I walked the inclines on the second lap, and actually caught up to a man who had been run/walking in front of me. We chatted for a couple of miles, talking about my injury, and his injury (broken ribs in January). He was a Californian living in Boston, and was in town for a wedding. His aunt had signed him up for the 10K, and he had not been training. With a half mile to go, he left me in the dust.
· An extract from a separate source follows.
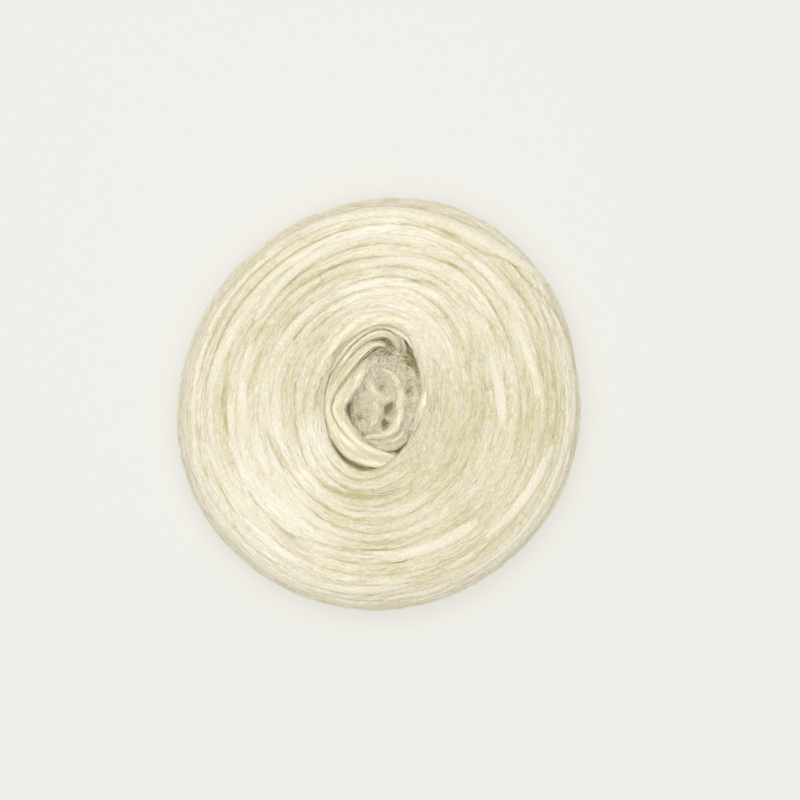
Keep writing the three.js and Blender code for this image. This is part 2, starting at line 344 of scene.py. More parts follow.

I kept a slow slog going as I entered the track, and crossed the line in 60:32 for 24th place. I guess a personal worst was to be expected given the state of my hip, regardless, I found it difficult to find satisfaction in my performance. I realized my injury was going to derail my training more than I had hoped, and resigned myself to finding an alternative source of exercise to let my body heal.

Tuesday, June 4, 2013

Tamalpa Headlands 50K Training Week Six: Slow and Steady

Week six already?!? Only twelve weeks left to prepare, and I am still hesitant, cautious, and generally timid about running. Like a fledgling bird teetering at the edge of the nest, I just cannot commit. Last week was full of walk/runs and strength exercises... And a 10K (which also included some walking).
Here's the week:
Monday: casual walk
Tuesday: Easy hour jog
Thursday: Easy 45 minute jog
Saturday: Harmony Run 10K
Sunday: recovery walk/jog ~50 minutes
Totals: 22 miles, avg HR 144, weight 196.3
On the plus side, my weight has begun to drop. The MAF TWT diet, while not limiting calories, has been interesting. My energy levels suck; most of the walking I have been doing is due more to lack of energy than sharp pains, although my hip/groin continues to feel vulnerable.
The Harmony Run 10K was a good test run. A two loop course, I completed the first loop with an average pace of about 9:15/mile, which is the fastest I have covered ground on foot since my injury. I could not hold the pace for the second lap, and shuffled across the line in just over an hour for my slowest 10K to date.
Visits to the chiropractor and physician next week should help get me back on track. I have to be in pacing shape in six weeks for the Tahoe Rim Trail 50 miler. David is going to need the best support I can provide, and I need to figure out how to get some  altitude training in before pacing at 7000+ feet!